Exactly the lines from the one that contains "const stone = new" to the one that contains "depsgraph = bpy.context.evaluated_depsgraph_get()", both lines included, should be copied, and no others.

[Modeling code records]
******************************

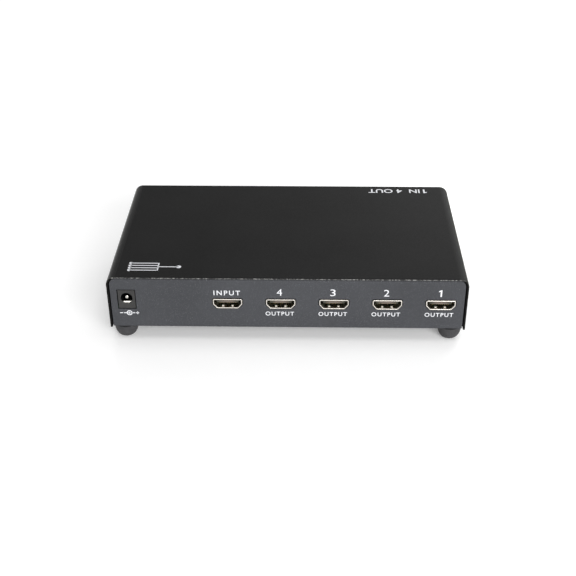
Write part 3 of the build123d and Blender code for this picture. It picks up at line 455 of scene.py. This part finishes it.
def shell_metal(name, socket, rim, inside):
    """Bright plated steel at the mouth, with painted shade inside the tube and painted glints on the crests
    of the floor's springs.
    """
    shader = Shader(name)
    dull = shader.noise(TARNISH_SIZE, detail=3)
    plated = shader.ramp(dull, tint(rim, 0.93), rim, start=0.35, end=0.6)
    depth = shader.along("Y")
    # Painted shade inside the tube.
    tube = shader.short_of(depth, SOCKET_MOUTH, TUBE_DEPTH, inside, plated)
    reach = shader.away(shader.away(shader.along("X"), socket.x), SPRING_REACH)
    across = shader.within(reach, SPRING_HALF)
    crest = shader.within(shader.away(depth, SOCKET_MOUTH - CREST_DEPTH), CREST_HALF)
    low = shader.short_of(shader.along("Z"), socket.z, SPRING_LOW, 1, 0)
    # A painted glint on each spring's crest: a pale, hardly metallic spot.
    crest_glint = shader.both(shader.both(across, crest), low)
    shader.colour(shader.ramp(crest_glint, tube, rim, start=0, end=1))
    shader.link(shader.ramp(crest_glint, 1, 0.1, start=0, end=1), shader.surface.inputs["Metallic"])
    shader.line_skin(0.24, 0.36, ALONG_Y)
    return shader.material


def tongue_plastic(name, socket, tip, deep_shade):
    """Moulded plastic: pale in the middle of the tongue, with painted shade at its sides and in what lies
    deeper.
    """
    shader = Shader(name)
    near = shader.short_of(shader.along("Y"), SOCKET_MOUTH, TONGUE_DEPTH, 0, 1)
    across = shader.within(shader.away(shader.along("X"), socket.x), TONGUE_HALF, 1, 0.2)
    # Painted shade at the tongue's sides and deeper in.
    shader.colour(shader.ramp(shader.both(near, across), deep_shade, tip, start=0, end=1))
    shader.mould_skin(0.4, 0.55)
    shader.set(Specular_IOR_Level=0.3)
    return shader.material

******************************

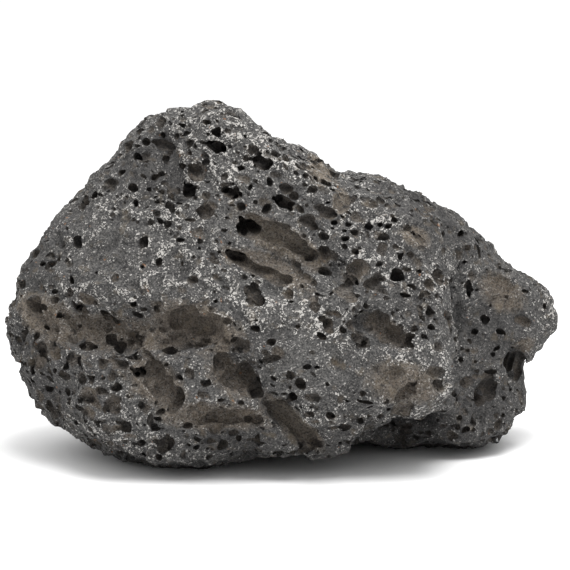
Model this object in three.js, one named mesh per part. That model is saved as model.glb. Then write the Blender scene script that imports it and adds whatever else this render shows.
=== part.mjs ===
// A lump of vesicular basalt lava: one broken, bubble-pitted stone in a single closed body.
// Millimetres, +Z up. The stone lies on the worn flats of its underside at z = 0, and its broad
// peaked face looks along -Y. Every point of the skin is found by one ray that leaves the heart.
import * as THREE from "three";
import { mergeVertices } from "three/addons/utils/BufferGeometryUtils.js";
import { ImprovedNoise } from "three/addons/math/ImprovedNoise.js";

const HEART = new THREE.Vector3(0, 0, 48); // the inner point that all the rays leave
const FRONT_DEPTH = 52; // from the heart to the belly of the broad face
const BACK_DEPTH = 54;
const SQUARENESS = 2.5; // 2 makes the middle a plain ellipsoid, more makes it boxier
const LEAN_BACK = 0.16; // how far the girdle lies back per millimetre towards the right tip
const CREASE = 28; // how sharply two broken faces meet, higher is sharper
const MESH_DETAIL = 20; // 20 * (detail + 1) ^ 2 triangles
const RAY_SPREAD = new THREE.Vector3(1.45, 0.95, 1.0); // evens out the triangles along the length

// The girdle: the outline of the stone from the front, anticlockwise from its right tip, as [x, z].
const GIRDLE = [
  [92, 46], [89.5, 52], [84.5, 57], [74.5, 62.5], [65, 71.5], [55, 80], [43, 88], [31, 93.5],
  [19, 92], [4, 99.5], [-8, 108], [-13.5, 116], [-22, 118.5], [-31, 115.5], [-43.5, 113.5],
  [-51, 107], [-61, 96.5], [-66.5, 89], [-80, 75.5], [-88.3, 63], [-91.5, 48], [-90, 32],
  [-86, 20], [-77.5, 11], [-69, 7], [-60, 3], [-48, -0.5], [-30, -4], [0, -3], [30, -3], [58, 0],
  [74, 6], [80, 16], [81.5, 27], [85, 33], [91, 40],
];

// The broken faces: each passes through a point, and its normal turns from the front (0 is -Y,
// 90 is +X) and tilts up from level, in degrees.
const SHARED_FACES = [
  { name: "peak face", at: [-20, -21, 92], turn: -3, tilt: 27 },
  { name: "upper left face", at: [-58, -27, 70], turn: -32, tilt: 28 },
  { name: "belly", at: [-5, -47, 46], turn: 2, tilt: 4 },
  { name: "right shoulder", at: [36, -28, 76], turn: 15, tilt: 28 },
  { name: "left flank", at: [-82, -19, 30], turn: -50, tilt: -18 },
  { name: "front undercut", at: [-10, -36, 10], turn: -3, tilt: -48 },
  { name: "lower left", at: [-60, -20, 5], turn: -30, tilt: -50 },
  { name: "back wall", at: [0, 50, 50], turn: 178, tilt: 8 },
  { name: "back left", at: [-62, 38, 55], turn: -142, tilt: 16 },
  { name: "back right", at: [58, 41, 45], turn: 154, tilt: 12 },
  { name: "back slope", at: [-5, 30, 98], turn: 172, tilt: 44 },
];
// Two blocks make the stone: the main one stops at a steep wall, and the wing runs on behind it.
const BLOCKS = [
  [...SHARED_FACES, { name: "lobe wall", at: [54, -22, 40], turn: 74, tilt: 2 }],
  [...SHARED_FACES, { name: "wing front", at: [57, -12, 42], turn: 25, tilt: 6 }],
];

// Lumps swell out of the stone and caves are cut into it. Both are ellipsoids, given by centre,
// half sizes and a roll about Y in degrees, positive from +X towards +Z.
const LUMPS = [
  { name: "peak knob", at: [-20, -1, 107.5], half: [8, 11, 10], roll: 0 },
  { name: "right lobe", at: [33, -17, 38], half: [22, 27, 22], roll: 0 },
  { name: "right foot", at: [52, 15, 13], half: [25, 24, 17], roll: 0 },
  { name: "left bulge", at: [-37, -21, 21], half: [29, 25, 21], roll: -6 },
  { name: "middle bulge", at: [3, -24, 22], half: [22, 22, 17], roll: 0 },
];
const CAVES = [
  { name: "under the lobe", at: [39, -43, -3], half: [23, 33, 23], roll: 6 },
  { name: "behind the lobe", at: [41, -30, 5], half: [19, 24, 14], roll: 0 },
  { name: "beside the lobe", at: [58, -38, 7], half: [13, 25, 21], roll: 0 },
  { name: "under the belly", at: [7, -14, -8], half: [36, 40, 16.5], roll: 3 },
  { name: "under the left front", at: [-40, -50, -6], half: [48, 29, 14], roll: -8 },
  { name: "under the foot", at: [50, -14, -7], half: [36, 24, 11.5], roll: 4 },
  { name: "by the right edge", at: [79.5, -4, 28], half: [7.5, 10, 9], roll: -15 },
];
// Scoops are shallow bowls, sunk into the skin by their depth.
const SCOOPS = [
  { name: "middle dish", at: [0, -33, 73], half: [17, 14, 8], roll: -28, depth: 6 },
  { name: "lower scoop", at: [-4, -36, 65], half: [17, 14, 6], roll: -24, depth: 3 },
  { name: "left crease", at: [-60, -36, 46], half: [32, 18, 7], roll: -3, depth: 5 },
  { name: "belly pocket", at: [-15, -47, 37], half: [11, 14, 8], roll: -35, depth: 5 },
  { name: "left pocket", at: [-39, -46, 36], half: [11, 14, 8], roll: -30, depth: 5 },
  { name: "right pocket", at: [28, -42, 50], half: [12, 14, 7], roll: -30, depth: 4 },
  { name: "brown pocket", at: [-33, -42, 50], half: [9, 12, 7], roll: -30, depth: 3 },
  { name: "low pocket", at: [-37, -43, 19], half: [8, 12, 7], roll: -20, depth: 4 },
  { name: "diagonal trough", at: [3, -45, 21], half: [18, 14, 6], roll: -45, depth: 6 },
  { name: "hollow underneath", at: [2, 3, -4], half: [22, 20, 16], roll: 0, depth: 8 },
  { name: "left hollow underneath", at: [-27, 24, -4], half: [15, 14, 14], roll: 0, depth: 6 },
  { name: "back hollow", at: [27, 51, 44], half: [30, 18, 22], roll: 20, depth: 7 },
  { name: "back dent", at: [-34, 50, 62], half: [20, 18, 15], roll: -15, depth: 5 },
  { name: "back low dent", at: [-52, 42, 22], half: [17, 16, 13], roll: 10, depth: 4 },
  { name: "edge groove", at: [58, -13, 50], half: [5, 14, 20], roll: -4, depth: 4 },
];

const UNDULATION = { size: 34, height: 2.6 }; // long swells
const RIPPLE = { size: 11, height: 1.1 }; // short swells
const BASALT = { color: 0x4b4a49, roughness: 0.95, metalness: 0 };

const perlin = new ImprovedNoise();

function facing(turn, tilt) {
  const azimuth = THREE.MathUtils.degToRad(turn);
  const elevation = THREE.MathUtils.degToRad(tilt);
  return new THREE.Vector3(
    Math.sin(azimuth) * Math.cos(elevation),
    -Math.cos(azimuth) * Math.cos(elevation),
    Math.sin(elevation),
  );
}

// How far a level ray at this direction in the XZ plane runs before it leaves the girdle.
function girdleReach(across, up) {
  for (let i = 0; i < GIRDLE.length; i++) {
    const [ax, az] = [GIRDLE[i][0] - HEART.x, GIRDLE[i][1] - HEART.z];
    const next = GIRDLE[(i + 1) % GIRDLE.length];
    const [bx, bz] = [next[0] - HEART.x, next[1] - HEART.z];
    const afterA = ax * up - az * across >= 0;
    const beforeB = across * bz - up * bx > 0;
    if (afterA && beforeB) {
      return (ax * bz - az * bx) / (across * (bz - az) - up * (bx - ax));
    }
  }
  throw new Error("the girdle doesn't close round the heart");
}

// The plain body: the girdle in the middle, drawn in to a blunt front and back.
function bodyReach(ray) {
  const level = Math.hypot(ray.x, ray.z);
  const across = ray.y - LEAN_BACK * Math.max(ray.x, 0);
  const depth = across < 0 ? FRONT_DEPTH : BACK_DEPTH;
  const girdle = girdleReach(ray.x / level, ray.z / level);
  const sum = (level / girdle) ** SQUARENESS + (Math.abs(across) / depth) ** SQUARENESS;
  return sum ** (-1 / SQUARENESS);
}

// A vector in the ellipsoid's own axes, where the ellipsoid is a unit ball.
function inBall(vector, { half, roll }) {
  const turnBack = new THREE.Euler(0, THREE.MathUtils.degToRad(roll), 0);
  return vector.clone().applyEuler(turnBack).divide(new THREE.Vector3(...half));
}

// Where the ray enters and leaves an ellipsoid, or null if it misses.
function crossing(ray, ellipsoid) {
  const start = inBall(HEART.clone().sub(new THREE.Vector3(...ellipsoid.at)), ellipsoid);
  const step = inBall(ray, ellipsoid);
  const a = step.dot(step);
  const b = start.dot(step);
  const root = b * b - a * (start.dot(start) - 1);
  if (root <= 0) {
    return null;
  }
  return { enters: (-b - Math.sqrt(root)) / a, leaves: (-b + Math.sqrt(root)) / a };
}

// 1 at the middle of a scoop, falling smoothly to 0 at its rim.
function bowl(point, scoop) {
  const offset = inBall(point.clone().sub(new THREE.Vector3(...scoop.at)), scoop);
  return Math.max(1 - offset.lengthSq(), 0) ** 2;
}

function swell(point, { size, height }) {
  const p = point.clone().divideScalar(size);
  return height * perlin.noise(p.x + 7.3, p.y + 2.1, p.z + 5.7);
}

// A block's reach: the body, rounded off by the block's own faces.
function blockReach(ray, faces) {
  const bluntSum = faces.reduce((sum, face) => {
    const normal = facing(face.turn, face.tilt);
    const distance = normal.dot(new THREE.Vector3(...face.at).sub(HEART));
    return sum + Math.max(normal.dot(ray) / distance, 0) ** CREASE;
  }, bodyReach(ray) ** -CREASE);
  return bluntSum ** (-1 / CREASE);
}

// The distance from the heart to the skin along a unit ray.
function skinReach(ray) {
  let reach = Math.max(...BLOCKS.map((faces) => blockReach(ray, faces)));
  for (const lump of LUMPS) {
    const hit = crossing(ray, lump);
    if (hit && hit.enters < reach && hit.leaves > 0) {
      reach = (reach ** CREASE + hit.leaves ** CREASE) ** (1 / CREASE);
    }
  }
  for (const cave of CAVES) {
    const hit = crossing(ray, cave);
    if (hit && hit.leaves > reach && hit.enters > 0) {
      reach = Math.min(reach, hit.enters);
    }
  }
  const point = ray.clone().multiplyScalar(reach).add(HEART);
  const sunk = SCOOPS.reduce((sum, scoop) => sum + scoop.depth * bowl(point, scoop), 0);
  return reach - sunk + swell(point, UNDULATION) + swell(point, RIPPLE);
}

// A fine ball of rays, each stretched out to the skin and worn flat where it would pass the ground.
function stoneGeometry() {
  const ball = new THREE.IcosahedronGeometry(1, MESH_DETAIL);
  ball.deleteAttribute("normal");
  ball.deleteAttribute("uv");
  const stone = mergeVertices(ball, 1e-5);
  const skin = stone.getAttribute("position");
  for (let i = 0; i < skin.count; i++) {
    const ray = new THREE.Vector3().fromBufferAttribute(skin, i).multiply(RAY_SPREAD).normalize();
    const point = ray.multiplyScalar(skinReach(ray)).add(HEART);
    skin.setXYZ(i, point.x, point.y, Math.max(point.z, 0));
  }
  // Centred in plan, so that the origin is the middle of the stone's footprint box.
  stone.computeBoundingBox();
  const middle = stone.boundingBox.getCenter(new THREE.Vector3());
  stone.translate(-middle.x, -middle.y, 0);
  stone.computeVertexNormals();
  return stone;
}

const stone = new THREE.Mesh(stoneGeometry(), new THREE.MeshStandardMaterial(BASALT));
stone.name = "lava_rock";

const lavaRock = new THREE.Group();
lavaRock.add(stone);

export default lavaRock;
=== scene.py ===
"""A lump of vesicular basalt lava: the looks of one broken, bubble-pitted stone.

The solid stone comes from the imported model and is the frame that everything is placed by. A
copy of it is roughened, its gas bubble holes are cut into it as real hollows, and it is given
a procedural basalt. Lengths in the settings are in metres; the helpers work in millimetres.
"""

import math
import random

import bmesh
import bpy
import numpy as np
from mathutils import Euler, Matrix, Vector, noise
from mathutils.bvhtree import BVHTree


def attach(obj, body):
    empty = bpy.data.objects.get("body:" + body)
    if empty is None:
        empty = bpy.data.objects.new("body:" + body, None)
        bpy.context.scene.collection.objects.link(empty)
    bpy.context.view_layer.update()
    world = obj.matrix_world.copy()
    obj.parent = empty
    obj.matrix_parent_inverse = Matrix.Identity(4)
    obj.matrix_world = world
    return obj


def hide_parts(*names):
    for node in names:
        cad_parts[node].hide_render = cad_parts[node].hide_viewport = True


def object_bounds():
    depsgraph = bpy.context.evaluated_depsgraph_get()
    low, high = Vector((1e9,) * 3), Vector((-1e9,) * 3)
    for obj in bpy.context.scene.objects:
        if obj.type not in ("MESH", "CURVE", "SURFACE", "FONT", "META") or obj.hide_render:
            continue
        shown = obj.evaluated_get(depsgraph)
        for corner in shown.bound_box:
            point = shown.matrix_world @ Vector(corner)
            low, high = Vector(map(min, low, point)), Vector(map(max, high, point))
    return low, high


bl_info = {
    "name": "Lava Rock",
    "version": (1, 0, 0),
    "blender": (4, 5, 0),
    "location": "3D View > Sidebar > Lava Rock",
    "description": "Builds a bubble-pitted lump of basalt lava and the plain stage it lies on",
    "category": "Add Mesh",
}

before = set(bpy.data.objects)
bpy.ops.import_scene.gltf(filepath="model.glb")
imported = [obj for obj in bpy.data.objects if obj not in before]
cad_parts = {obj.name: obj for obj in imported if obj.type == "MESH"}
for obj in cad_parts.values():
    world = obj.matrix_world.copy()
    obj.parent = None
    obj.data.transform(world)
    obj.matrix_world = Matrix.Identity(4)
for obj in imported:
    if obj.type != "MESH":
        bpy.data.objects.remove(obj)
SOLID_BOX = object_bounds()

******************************

▶ _Solution for this problem_:
const stone = new THREE.Mesh(stoneGeometry(), new THREE.MeshStandardMaterial(BASALT));
stone.name = "lava_rock";

const lavaRock = new THREE.Group();
lavaRock.add(stone);

export default lavaRock;
=== scene.py ===
"""A lump of vesicular basalt lava: the looks of one broken, bubble-pitted stone.

The solid stone comes from the imported model and is the frame that everything is placed by. A
copy of it is roughened, its gas bubble holes are cut into it as real hollows, and it is given
a procedural basalt. Lengths in the settings are in metres; the helpers work in millimetres.
"""

import math
import random

import bmesh
import bpy
import numpy as np
from mathutils import Euler, Matrix, Vector, noise
from mathutils.bvhtree import BVHTree


def attach(obj, body):
    empty = bpy.data.objects.get("body:" + body)
    if empty is None:
        empty = bpy.data.objects.new("body:" + body, None)
        bpy.context.scene.collection.objects.link(empty)
    bpy.context.view_layer.update()
    world = obj.matrix_world.copy()
    obj.parent = empty
    obj.matrix_parent_inverse = Matrix.Identity(4)
    obj.matrix_world = world
    return obj


def hide_parts(*names):
    for node in names:
        cad_parts[node].hide_render = cad_parts[node].hide_viewport = True


def object_bounds():
    depsgraph = bpy.context.evaluated_depsgraph_get()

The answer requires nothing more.